Should you prefer a more blocky-shaped pepper then please give 'Chinese Giant' a try. Dating back to 1900 these peppers are huge, thick-walled, and so tasty I eat them like apples! Their size is 6 inches long by 4 and a half inches across. You’re gonna love ‘em!
Hmmm, and the afore-mentioned “Trombocino”? I can easily describe it in one word, “Zowie!!” but I reckon I better be a bit more descriptive, eh?
Trombocino (also known as Tromboncino and Rampicante) is a delicious and fun to grow Italian heirloom! This squash/gourd (considered a gourd in some countries but in the USA more often referred to as a squash) can grow sprawling on the ground or trained onto a trellis. The vines can get very long and it needs a bit of room to grow. When left to sprawl the squash grows in a circular fashion; if trellised they will grow straighter and can easily resemble a baseball bat! A beautiful plant that produces a vegetable up to 3 feet or more in length. When picked at the 10-inch stage it can be eaten raw as is (or dipped into ranch dressing), in salads, or lightly steamed. Picked when larger I prefer to cut them up and boil (with onions and tomatoes), or steam, saute’ or grill them. (They’re great added to veggie-ka-bobs!) It can also be baked. I’ve harvested the end-of-season squash and stored them until February and they were still delicious!
The picture below (left side) shows a ten-inch trombocino ready to eat! On the right, one that is approximately 24 inches, still tender and delicious!
And now, Folks, what was I referring to in the second paragraph regarding sharing? The most wonderful thing about growing heirlooms is that you can not only share your harvest but yet also save and share the seeds. This will allow you to have an ongoing “seed larder” for seasons to come. Some of your saved seeds can be passed on to friends and families like the many generations before us have done. By doing so you’ll play an integral role in the preservation of varieties of vegetables that could’ve easily been lost and unavailable to future generations.
Ah yesss…Gardening!

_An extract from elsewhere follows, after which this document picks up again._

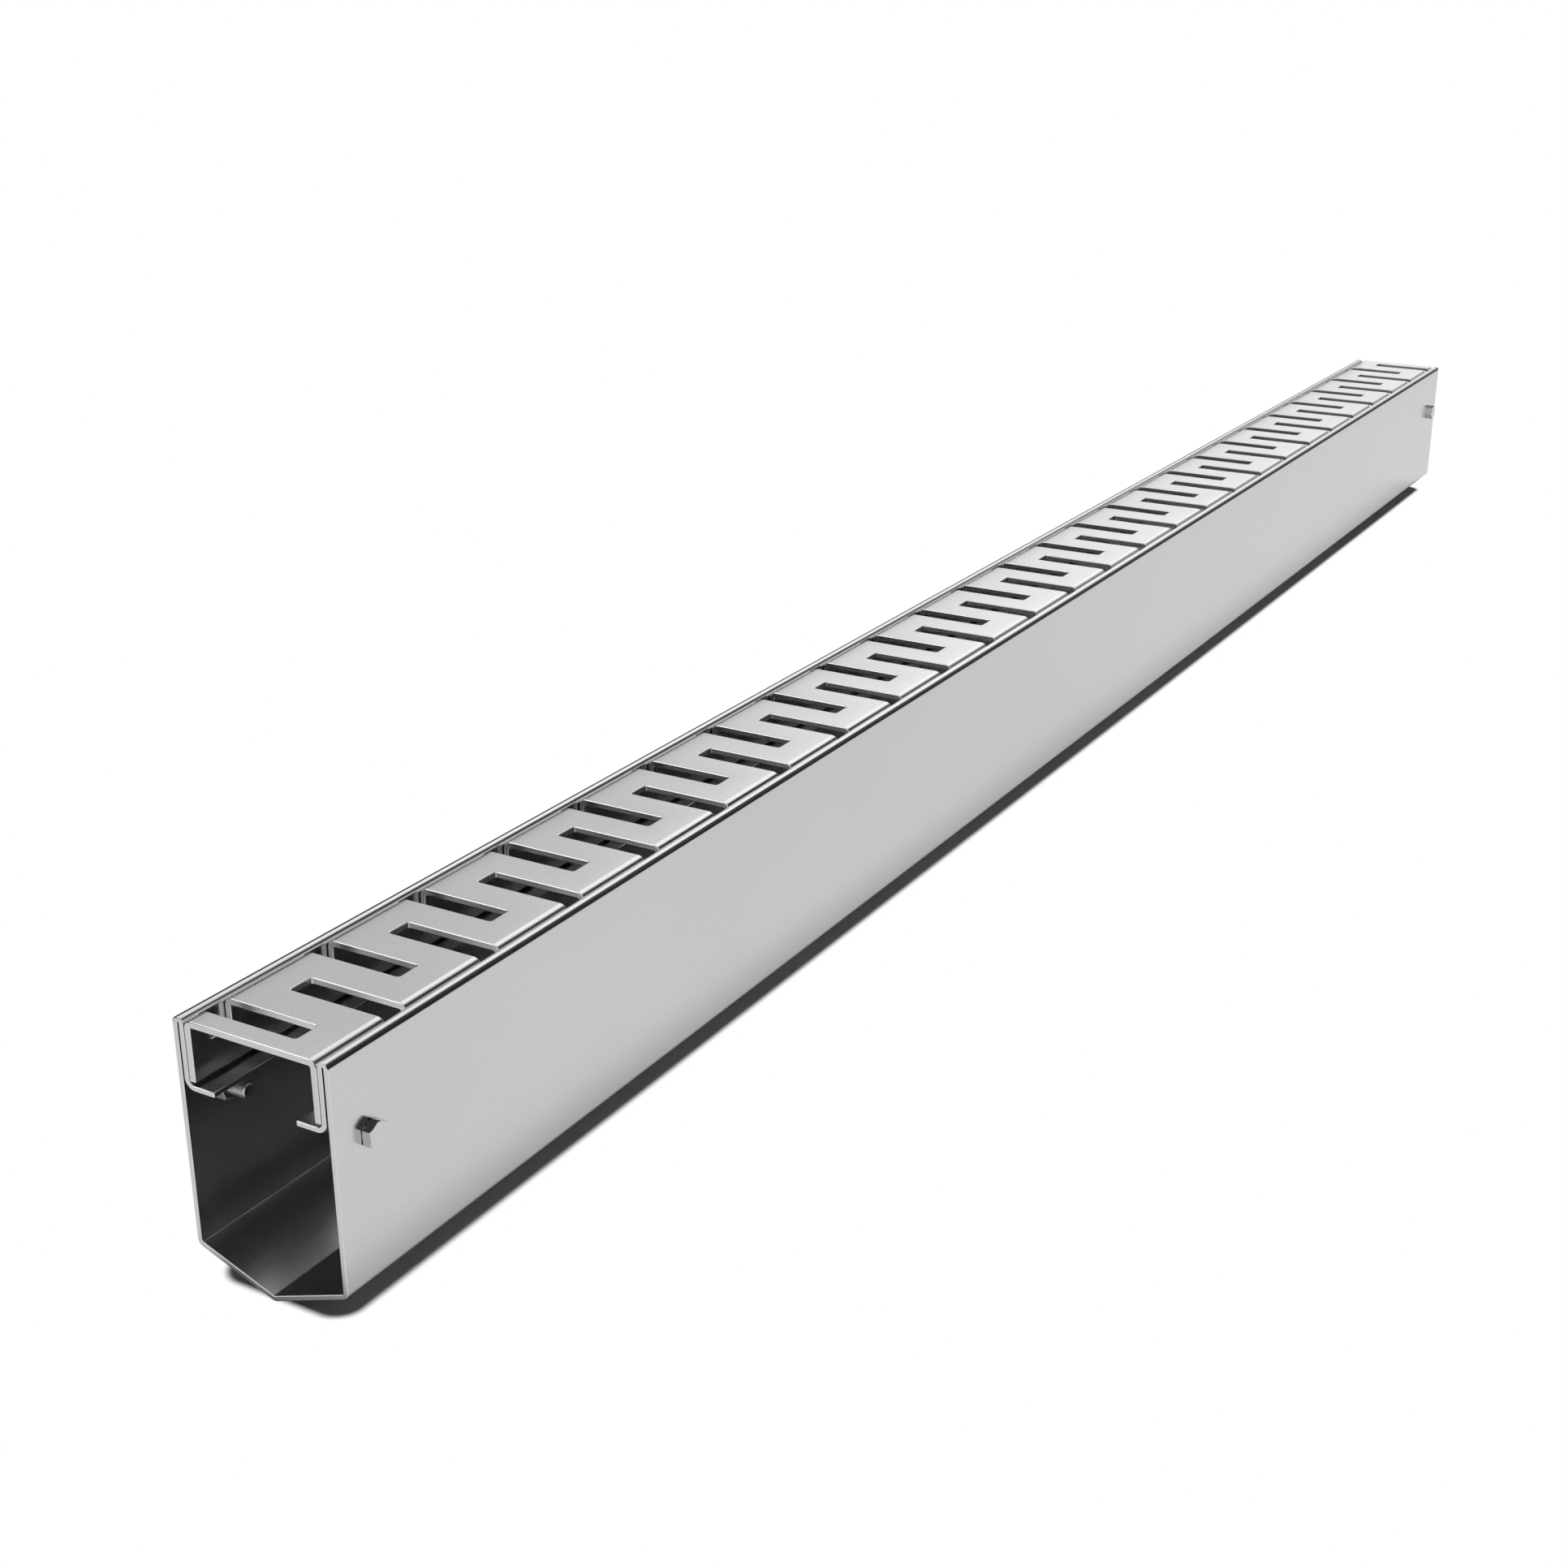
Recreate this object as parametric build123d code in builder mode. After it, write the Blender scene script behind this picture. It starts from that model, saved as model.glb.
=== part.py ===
"""Deck drain: a folded stainless steel channel with a drop-in slotted grate, and hexagon bolts
with nuts through the two side walls at each end.

Millimetres. X runs along the drain, Y across it and Z up. The origin is under the middle of the
length, on the lowest line of the V-shaped bottom.
"""
from build123d import *
from math import isclose, radians, sqrt, tan
import os

# The drain as a whole
LENGTH = 1000.0
WIDTH = 50.0                # over the outer faces of the side walls
HEIGHT = 74.7               # from the lowest line of the bottom to the crest of the hems

# Channel, one folded sheet
SHEET = 1.5
BOTTOM_SLOPE = 20.0         # degrees, each half of the bottom falls to the middle
CORNER_RADIUS = 0.8         # inside radius of the bends in the bottom and at the foot of a wall
HEM_GAP = 0.5               # open gap between a wall and the return folded back inside it
LEDGE_DROP = 18.55          # from the crest of a hem to the top of its ledge
LEDGE_WIDTH = 8.2           # from the return to the free edge of the ledge
LEDGE_RADIUS = 1.7          # inside radius of the bend between return and ledge
LEDGE_EDGE = 0.3            # rounding of the free edge of the ledge

# Grate, one folded sheet that stands in the channel
GRATE_SHEET = 2.0
GRATE_RADIUS = 0.5          # inside radius of its two long bends
GRATE_TOP_DROP = 0.2        # from the crest of the hems down to the top of the grate
LEG_EDGE = 0.4              # rounding of the lower edges of its legs
SIDE_CLEARANCE = 0.2        # between a leg and the return beside it
SEAT_CLEARANCE = 0.15       # between the rounded end of a leg and the bend that carries it

# Slots, cut from the left and the right edge of the grate in turn
SLOT_COUNT = 52
SLOT_WIDTH = 7.9
END_STRIP = 6.3             # solid strip before the first slot and after the last
SLOT_REACH = 9.6            # how far a slot runs past the middle line
SLOT_CORNER = 0.8           # radius in the inner corners of a slot
SLOT_DROP = 8.0             # how far a slot runs down the leg, from the top of the grate

# Bolts and nuts, one pair in each wall at each end
THREAD = 4.0
BOLT_LENGTH = 10.0          # under the head
ACROSS_FLATS = 7.0
HEAD_HEIGHT = 2.8
NUT_HEIGHT = 3.2
FACE_SHARE = 0.95           # round end face of a hexagon, as a share of the width across flats
FACE_SLOPE = 30.0           # degrees, of the cone that takes a hexagon's corners off
BOLT_HOLE = 4.3
THREAD_CLEARANCE = 0.02     # on the radius, between bolt and nut
THREAD_CHAMFER = 0.4
BOLT_INSET = 13.2           # from the end of the channel to the axis of a bolt
BOLT_DROP = 24.95           # from the crest of a hem to the axis of a bolt

# How far each hexagon is turned from standing on a corner, in degrees, as tightened by hand
HEAD_TURN = {"near_right": 0.0, "near_left": 12.0, "far_right": 40.0, "far_left": 25.0}
NUT_TURN = {"near_right": 35.0, "near_left": 18.0, "far_right": 8.0, "far_left": 48.0}

# Places that more than one piece is set against
half_length = LENGTH / 2
half_width = WIDTH / 2
wall_inside = half_width - SHEET
return_inside = wall_inside - HEM_GAP - SHEET
ledge_top = HEIGHT - LEDGE_DROP
bolt_height = HEIGHT - BOLT_DROP
bolt_places = {
    "near_right": (BOLT_INSET - half_length, -1),
    "near_left": (BOLT_INSET - half_length, 1),
    "far_right": (half_length - BOLT_INSET, -1),
    "far_left": (half_length - BOLT_INSET, 1),
}

os.makedirs("parts", exist_ok=True)


def finish(part, name):
    """Labels a piece and writes it out."""
    part.label = name
    export_step(part, f"parts/{name}.step")


# Channel. One face of the sheet is drawn, from the lowest line of the bottom out and up the wall,
# over the hem, down the return and in along the top of the ledge. The sheet lies inside that line.
slope = radians(BOTTOM_SLOPE)
corner_outside = CORNER_RADIUS + SHEET
hem_outside = HEM_GAP / 2 + SHEET
ledge_edge = return_inside - LEDGE_WIDTH

with BuildPart() as channel:
    with BuildSketch(Plane.YZ.offset(-half_length)) as channel_section:
        with BuildLine():
            valley = JernArc((0, 0), (1, 0), corner_outside, BOTTOM_SLOPE)
            run = half_width - corner_outside
            floor = Line(valley @ 1, valley @ 1 + Vector(run, run * tan(slope)))
            foot = JernArc(floor @ 1, floor % 1, corner_outside, 90 - BOTTOM_SLOPE)
            wall = Line(foot @ 1, (half_width, HEIGHT - hem_outside))
            hem = JernArc(wall @ 1, wall % 1, hem_outside, 180)
            fold_back = Line(hem @ 1, (return_inside, ledge_top + LEDGE_RADIUS))
            ledge_bend = JernArc(fold_back @ 1, fold_back % 1, LEDGE_RADIUS, -90)
            Line(ledge_bend @ 1, (ledge_edge, ledge_top))
            mirror(about=Plane.YZ)
            offset(amount=SHEET, side=Side.LEFT, closed=True)
        make_face()
        corners = [v for v in channel_section.vertices() if isclose(abs(v.X), ledge_edge)]
        fillet(corners, LEDGE_EDGE)
    extrude(amount=LENGTH)
    with BuildSketch(Plane.XZ.offset(-half_width)):
        with Locations(*{(x, bolt_height) for x, side in bolt_places.values()}):
            Circle(BOLT_HOLE / 2)
    extrude(amount=WIDTH, mode=Mode.SUBTRACT)

finish(channel.part, "channel")


# Grate. An inverted U whose legs end in the bends above the ledges, so its length of leg follows
# from where the rounded end of a leg meets such a bend.
leg_outside = return_inside - SIDE_CLEARANCE
grate_top = HEIGHT - GRATE_TOP_DROP
bend_reach = LEDGE_RADIUS - LEG_EDGE - SEAT_CLEARANCE
bend_offset = LEDGE_RADIUS - LEG_EDGE - SIDE_CLEARANCE
leg_end = ledge_top + LEDGE_RADIUS - sqrt(bend_reach**2 - bend_offset**2) - LEG_EDGE
slot_pitch = (LENGTH - 2 * END_STRIP - SLOT_WIDTH) / (SLOT_COUNT - 1)
first_slot = END_STRIP + SLOT_WIDTH / 2 - half_length
slot_middles = [first_slot + slot_pitch * count for count in range(SLOT_COUNT)]
left_slots = slot_middles[0::2]
right_slots = slot_middles[1::2]

with BuildPart() as grate:
    with BuildSketch(Plane.YZ.offset(-half_length)) as grate_section:
        with BuildLine():
            FilletPolyline(
                (-leg_outside, leg_end),
                (-leg_outside, grate_top),
                (leg_outside, grate_top),
                (leg_outside, leg_end),
                radius=GRATE_RADIUS + GRATE_SHEET,
            )
            offset(amount=GRATE_SHEET, side=Side.RIGHT, closed=True)
        make_face()
        fillet(grate_section.vertices().group_by(Axis.Y)[0], LEG_EDGE)
    extrude(amount=LENGTH)
    with BuildSketch(Plane.XY.offset(grate_top)):
        with BuildSketch(mode=Mode.PRIVATE) as slot:
            Rectangle(SLOT_WIDTH, SLOT_REACH + leg_outside, align=(Align.CENTER, Align.MIN))
            fillet(slot.vertices().group_by(Axis.Y)[0], SLOT_CORNER)
        with Locations(*[Location((x, -SLOT_REACH)) for x in left_slots]):
            add(slot.sketch)
        with Locations(*[Location((x, SLOT_REACH), 180) for x in right_slots]):
            add(slot.sketch)
    extrude(amount=-GRATE_SHEET, mode=Mode.SUBTRACT)
    for side, middles in ((1, left_slots), (-1, right_slots)):
        with BuildSketch(Plane.XZ.offset(-side * leg_outside)) as notches:
            with Locations(*[(x, grate_top) for x in middles]):
                Rectangle(SLOT_WIDTH, SLOT_DROP, align=(Align.CENTER, Align.MAX))
            fillet(notches.vertices().group_by(Axis.Y)[0], SLOT_CORNER)
        extrude(amount=side * (GRATE_SHEET + GRATE_RADIUS), mode=Mode.SUBTRACT)

finish(grate.part, "grate")


# Bolts and nuts. Each hexagon has its corners taken off by a wide cone round its axis.
face_radius = FACE_SHARE * ACROSS_FLATS / 2
cone_spread = 1 / tan(radians(FACE_SLOPE))
corner_up = 180 / 6


def take_corners_off(plane, height):
    """Rounds the corners of the hexagon that stands on a plane, at its far end."""
    with Locations(plane):
        Cone(
            face_radius + height * cone_spread,
            face_radius,
            height,
            align=(Align.CENTER, Align.CENTER, Align.MIN),
            mode=Mode.INTERSECT,
        )


for place, (x, side) in bolt_places.items():
    outer_face = Plane((x, side * half_width, bolt_height), x_dir=(1, 0, 0), z_dir=(0, side, 0))
    inner_face = Plane((x, side * wall_inside, bolt_height), x_dir=(1, 0, 0), z_dir=(0, -side, 0))

    with BuildPart() as bolt:
        with BuildSketch(outer_face):
            RegularPolygon(ACROSS_FLATS / 2, 6, major_radius=False, rotation=corner_up + HEAD_TURN[place])
        extrude(amount=HEAD_HEIGHT)
        take_corners_off(outer_face, HEAD_HEIGHT)
        with BuildSketch(outer_face):
            Circle(THREAD / 2)
        extrude(amount=-BOLT_LENGTH)
        tip = bolt.faces().sort_by(Axis.Y)[0 if side > 0 else -1]
        chamfer(tip.edges(), THREAD_CHAMFER)
    finish(bolt.part, f"bolt_{place}")

    with BuildPart() as nut:
        with BuildSketch(inner_face):
            RegularPolygon(ACROSS_FLATS / 2, 6, major_radius=False, rotation=corner_up + NUT_TURN[place])
        extrude(amount=NUT_HEIGHT)
        take_corners_off(inner_face, NUT_HEIGHT)
        with BuildSketch(inner_face):
            Circle(THREAD / 2 + THREAD_CLEARANCE)
        extrude(amount=NUT_HEIGHT, mode=Mode.SUBTRACT)
    finish(nut.part, f"nut_{place}")
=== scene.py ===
from math import cos, radians, tan, tau

import bpy
from mathutils import Matrix, Vector


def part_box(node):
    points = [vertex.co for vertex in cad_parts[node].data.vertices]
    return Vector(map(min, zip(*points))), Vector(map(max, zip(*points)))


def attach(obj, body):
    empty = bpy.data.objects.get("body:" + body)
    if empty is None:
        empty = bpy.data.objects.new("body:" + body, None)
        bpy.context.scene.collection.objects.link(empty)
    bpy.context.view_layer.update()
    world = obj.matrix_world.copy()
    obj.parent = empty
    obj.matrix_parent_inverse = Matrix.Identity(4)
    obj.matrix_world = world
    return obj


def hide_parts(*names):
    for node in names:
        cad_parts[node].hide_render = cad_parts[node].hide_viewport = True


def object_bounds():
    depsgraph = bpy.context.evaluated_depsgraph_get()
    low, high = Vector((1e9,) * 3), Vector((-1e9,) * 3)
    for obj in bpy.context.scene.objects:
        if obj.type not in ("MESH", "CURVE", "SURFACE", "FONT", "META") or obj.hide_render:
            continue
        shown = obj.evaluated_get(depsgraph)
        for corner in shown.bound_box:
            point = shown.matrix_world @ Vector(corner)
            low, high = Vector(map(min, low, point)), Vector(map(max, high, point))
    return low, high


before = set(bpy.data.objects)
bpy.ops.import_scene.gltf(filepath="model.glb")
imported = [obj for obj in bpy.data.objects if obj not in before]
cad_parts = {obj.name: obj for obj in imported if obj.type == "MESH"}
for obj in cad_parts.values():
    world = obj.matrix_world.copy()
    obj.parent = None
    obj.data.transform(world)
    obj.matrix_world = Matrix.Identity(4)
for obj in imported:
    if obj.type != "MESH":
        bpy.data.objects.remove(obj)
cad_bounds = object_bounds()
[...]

Eating fresh wholesome foods! Sharing!
Three very positive things in Life!
Happy Growing and Happy Gardening!
And remember, this porch has no door so ya’ll come on back! See ya soon!
Note 1: More information, pictures, and seed sources for all plants mentioned in this article are listed at http://davesgarden.com/pf
Note2: Open-pollinated heirloom seeds will come back “true” to type. This means the seed will produce the same fruit as from the previous year, barring no cross-pollination. Hybrid seed, which is what many of todays vegetable seeds are, will not come back true to type and are often sterile. Saving seed from hybrids is not recommended.)